_WHAT TO DO_
Copy out exactly the lines from the first line of the material below through the line containing "round the rim.", and nothing beyond them.
◇ ◇ ◇ ◇ ◇ ◇ ◇
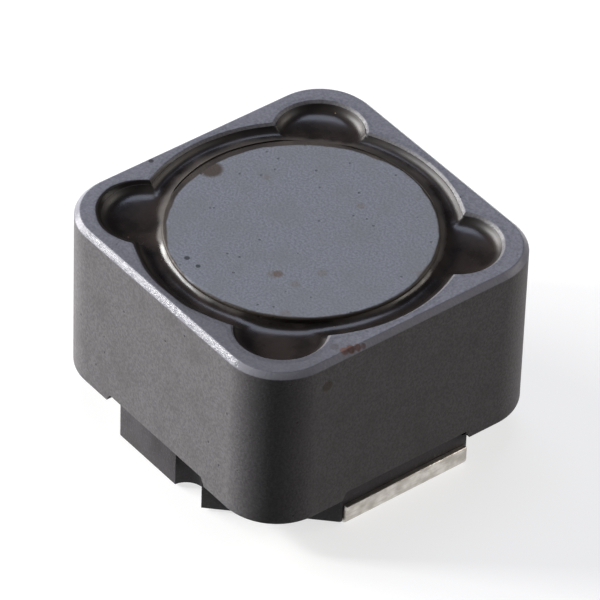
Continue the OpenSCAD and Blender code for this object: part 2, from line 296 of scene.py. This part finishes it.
def ground_ferrite():
    """Ground ferrite: blue grey, matt and close grained, with a brown film round the rim.

    The real grain is about 0.01 mm, too fine to show, so it is drawn 0.09 mm wide.
    """
    paint, tree, place = begin_finish("ground_ferrite")
    ragged = add(tree, "ShaderNodeTexNoise", {"Vector": place, "Scale": 1 / (1.1 * mm),
                                              "Detail": 3.0}).outputs["Fac"]
    colour, fine = mottled(tree, place, 0.09 * mm, linear("#676a71"), linear("#777a82"), 4)
    colour = laid_over(tree, colour, linear("#6b6c70"), ragged, 0.4, 0.7, 0.5)
    stains = pitted(tree, place, 1.1 * mm, 0.4, 0.5 * mm)
    colour = laid_over(tree, colour, linear("#5f5852"), stains, 0, 1, 0.4)
    pits = pitted(tree, place, 0.45 * mm, 0.35, 0.13 * mm)
    colour = laid_over(tree, colour, linear("#505157"), pits, 0, 1, 0.8)
    colour = marked(tree, place, colour, disc_marks)
    plan, radius = in_plan(tree, place)
    height = add(tree, "ShaderNodeSeparateXYZ", [place]).outputs["Z"]
    leftward = add(tree, "ShaderNodeVectorMath", [plan, (-0.98, 0.2, 0)],
                   operation="DOT_PRODUCT").outputs["Value"]
    creep = add(tree, "ShaderNodeMapRange", [leftward, 1.0 * mm, 4.8 * mm, 0.07 * mm, 0.34 * mm])
    waver = add(tree, "ShaderNodeMapRange", [ragged, 0.25, 0.75, -0.05 * mm, 0.07 * mm])
    reach = add(tree, "ShaderNodeMath", [creep, waver], operation="ADD")
    inward = add(tree, "ShaderNodeMath", [drum_r * mm, radius], operation="SUBTRACT")
    short = add(tree, "ShaderNodeMath", [reach, inward], operation="SUBTRACT")
    film = laid_over(tree, linear("#2f2a27"), linear("#453f3a"), ragged, 0.3, 0.7)
    colour = laid_over(tree, colour, film, short, -0.03 * mm, 0.04 * mm)
    colour = laid_over(tree, colour, film, height, (drum_z1 - 0.05) * mm, (drum_z1 - 0.1) * mm)
    dull = add(tree, "ShaderNodeMapRange", [fine, 0.3, 0.7, 0.46, 0.58])
    dents = add(tree, "ShaderNodeMath", [fine, pits], operation="SUBTRACT")
    relief = add(tree, "ShaderNodeBump", {"Height": dents, "Distance": 0.012 * mm})
    return end_finish(paint, {"Base Color": colour, "Roughness": dull,
                              "Specular IOR Level": 0.25, "Normal": relief})


section = rounded_line([
    (0, drum_z0, 0), (drum_r, drum_z0, rim_round), (drum_r, drum_z0 + flange_t, rim_round),
    (post_r, drum_z0 + flange_t, post_fillet), (post_r, drum_z1 - flange_t, post_fillet),
    (drum_r, drum_z1 - flange_t, rim_round), (drum_r, drum_z1, rim_round),
    (drum_r - 2 * rim_round, drum_z1, 0), (0, drum_z1, 0)])
hang("drum_bobbin", painted(turned(section), ground_ferrite()), "drum_ferrite", "drum_core")

# ---- Winding ----
# The winding is one length of enamelled copper wire. It comes up from the start terminal in a
# corner pocket, lies in three layers on the post, and goes down to the finish terminal in the
# opposite pocket. Its enamel is a smooth clear coat on warm copper.
low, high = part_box("winding")
wire_d = 0.6
wire_r = wire_d / 2
wire_gap = 0.03
layers = 3
step = 18
finer = 3
lead_in, climb, lead_out = 6, 3, 6
start_angle = -45
core_gap = 0.85
lead_r = drum_r + core_gap / 2
layer_step = wire_d + wire_gap
first_z = drum_z0 + flange_t + wire_r + wire_gap
last_z = drum_z1 - flange_t - wire_r - wire_gap
turns = math.floor((last_z - first_z) / layer_step)
low_z = last_z - (turns - 1) * (last_z - first_z) / turns
first_r = (post_r + wire_r + wire_gap) / math.cos(math.radians(step / 2))
lead_x = lead_r * math.cos(math.radians(start_angle))
lead_y = lead_r * math.sin(math.radians(start_angle))
tail_z = low.z / mm + wire_r
tail_y = -0.93  # where a wire end stops, under its terminal's tab


def soft_step(t):
    return t * t * (3 - 2 * t)


def between(a, b, t):
    return a + (b - a) * t


def polar(angle, r, z):
    a = math.radians(angle)
    return Vector((r * math.cos(a), r * math.sin(a), z))


def wound(angle, count, r0, r1, z0, z1):
    """A stretch of wire so many steps on round the post, without its first point."""
    ways = [i / (count * finer) for i in range(1, count * finer + 1)]
    return [polar(angle + t * count * step, between(r0, r1, soft_step(t)), between(z0, z1, t))
            for t in ways]


def bent(a, b, c, reach=0.4, parts=8):
    """The corner b of the line a, b, c as a smooth bend."""
    p = b + (a - b).normalized() * reach
    q = b + (c - b).normalized() * reach
    ways = [i / parts for i in range(parts + 1)]
    return [(1 - t) ** 2 * p + 2 * t * (1 - t) * b + t * t * q for t in ways]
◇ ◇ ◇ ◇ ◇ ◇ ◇
_FULL RESPONSE_
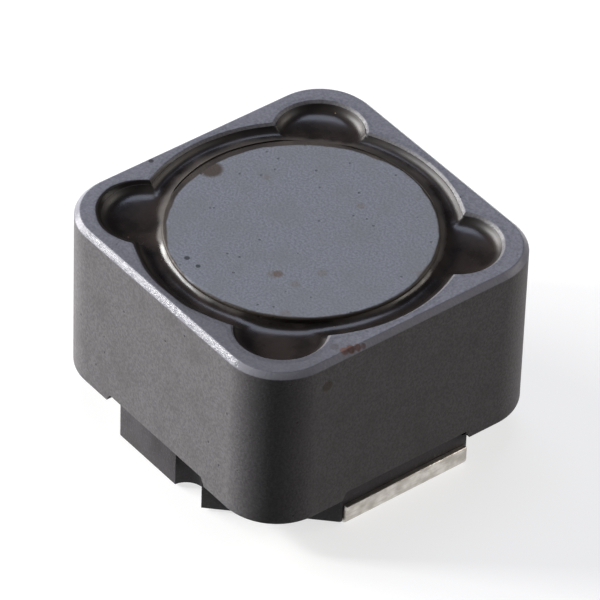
Continue the OpenSCAD and Blender code for this object: part 2, from line 296 of scene.py. This part finishes it.
def ground_ferrite():
    """Ground ferrite: blue grey, matt and close grained, with a brown film round the rim.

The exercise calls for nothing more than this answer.